Trevino’s plea was met with silence. Everything the captain said was true but delivering it as threat would rarely get a suspect with the Screen Cutter’s profile to cooperate and talk. Bosch knew that a proper interview would appeal to his narcissism, his genius. Harry would’ve attempted to make Dockweiler think he was controlling the interview and bleed information out of him bit by bit.
Bosch crossed through the living room and into the entrance hallway. He saw Valdez leaning against the wall next to the archway to the kitchen, watching the interview with Dockweiler go nowhere. He looked back at Bosch and raised his chin, asking if Harry had found anything. Bosch just shook his head.
Just before the kitchen entrance, there was a door that led into the garage. Bosch entered, flicked on the overhead lights, and closed the door behind him. The space was also used for storage of survival supplies. More pallets of canned goods, water, and powdered mixes. Somehow Dockweiler had gotten hold of a supply of U.S. Army — produced MREs — Meals Ready to Eat. There were also nonedible supplies here. Boxes of batteries, lanterns, first-aid kits, tool kits, CO 2scrubbers, water filters, and enzyme additives for water filtration and use in chemical toilets. There were boxes of light sticks and medical supplies such as Betadine and potassium iodide. Bosch remembered those from his military training, when the threat of nuclear holocaust from the Soviet Union seemed real. Both chemicals acted as thyroid protection against cancer-causing radioactive iodine. It looked like Dockweiler was prepped for all possibilities, from terrorist attack to nuclear detonation.
Bosch returned to the door and stuck his head back into the entrance hallway. He drew Valdez’s attention and signaled him into the garage.
As the police chief entered, his eyes held on the stacks of supplies in the center of the garage.
“What is all of this?” he asked.
“Dockweiler’s a survivalist,” Bosch said. “Looks like he must put all his money into this stuff. The attic and two of the bedrooms are full of D-day supplies and weapons. He’s got an arsenal in one bedroom. And it looks like he could go three or four months with this stuff as long as he doesn’t mind eating Army beef stew out of a can.”

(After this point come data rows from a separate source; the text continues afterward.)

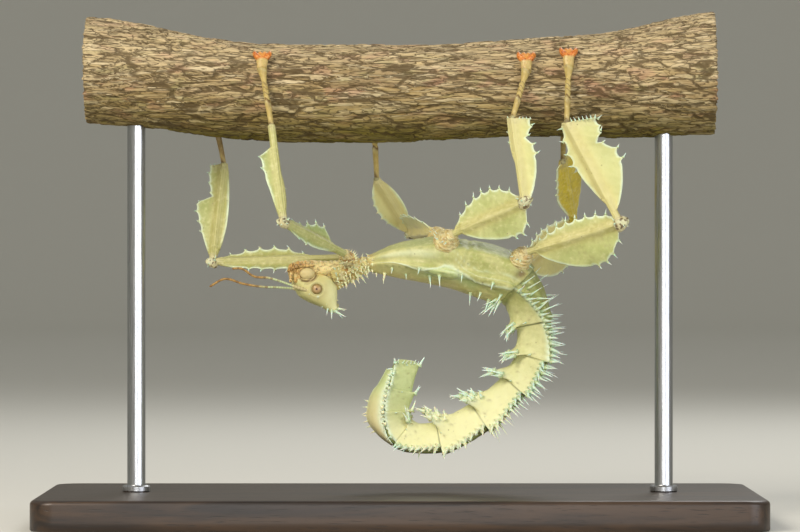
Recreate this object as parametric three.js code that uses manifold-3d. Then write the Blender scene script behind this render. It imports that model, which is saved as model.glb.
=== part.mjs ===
// A spiny stick insect (a nearly grown female) hanging upside down from a cut
// length of branch, on a display stand. Millimetres, +Z up. The head is toward
// -X and the insect's right side is toward -Y. The origin is the middle of the
// underside of the stand's base. The insect hangs, so its back is its lower side.
import * as THREE from 'three';
import { LoftGeometry } from 'three/addons/geometries/LoftGeometry.js';
import { mergeVertices } from 'three/addons/utils/BufferGeometryUtils.js';
import Module from 'manifold-3d';

const { CatmullRomCurve3, QuadraticBezierCurve3, Vector2, Vector3 } = THREE;
const wasm = await Module();
wasm.setup();

// ---- Driving dimensions ----------------------------------------------------

const GAP = 0.3; // clear space between neighbouring sub-parts
const RIGHT = -1; // side factor: the right side lies toward -Y
const LEFT = 1;

// Display stand
const BASE = { length: 118, depth: 56, height: 5, corner: 4, bevel: 0.6 };
const ROD = { radius: 1.5, left: -43.5, right: 43.5, inset: 3, sides: 12 };

// Perch: evenly spaced values from its head end to its tail end
const PERCH = {
  length: 103,
  height: [74.6, 71.75, 70.5, 71.2, 71.95, 73.9],
  radius: [9.1, 8.3, 8.35, 8.1, 8.7, 10.4],
  sides: 18,
  rings: 13,
  lump: 0.18,
};

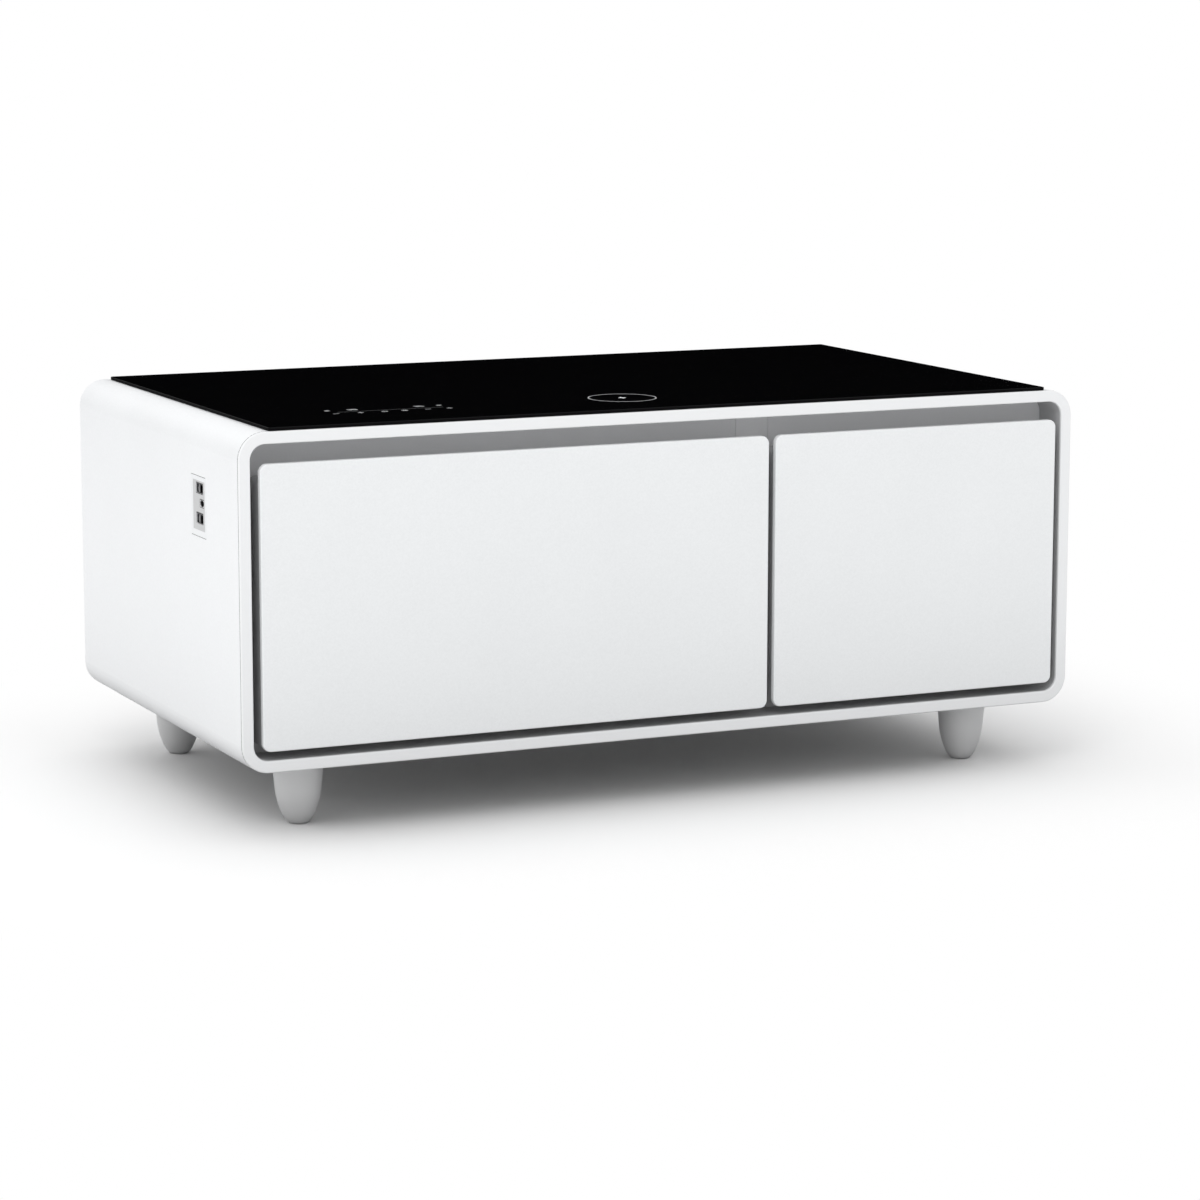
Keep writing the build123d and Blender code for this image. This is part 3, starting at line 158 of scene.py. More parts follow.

“Well, I hope he packed a can opener.”
“It might explain some of his motivation. When the world is coming to an end, people act out, take what they want. Is Trevino getting anywhere?”
“No, nowhere. Dockweiler’s just playing games, denying everything, then hinting he might know something.”
Bosch nodded. He assumed that he would get his shot as soon as he was finished with the search.
“I’m going to take a quick look at the truck and then call a judge. I want a legit warrant to really do a down-and-dirty search of this place.”
Valdez was smart enough to read Bosch’s thinking.
“So you think Bella’s gone, huh?”
Bosch hesitated but then nodded somberly.
“I mean, why would he keep her alive?” he said. “Our profiler said this guy was going to graduate to murder. Bella could ID him. Why let her live?”
Valdez dropped his chin to his chest.
“Sorry, Chief,” Bosch said. “Just being realistic about things.”
“I know,” Valdez said. “But we’re not going to stop until we find her. One way or the other.”
“I wouldn’t want to.”
Valdez clapped him on the arm and went back through the door into the house.
Bosch moved down a narrow passageway through the stacks to the driveway and Dockweiler’s truck. The front cab was unlocked and he opened it on the passenger side since it was most likely that side would show an indication if Bella Lourdes had been in the truck. On the passenger seat sat a large closed bag from a McDonald’s restaurant. Bosch stripped off a glove and placed the back of his fingers against the bag. It was slightly warm to the touch and Bosch assumed that Dockweiler’s arrival at the house had come after he went out to pick up dinner.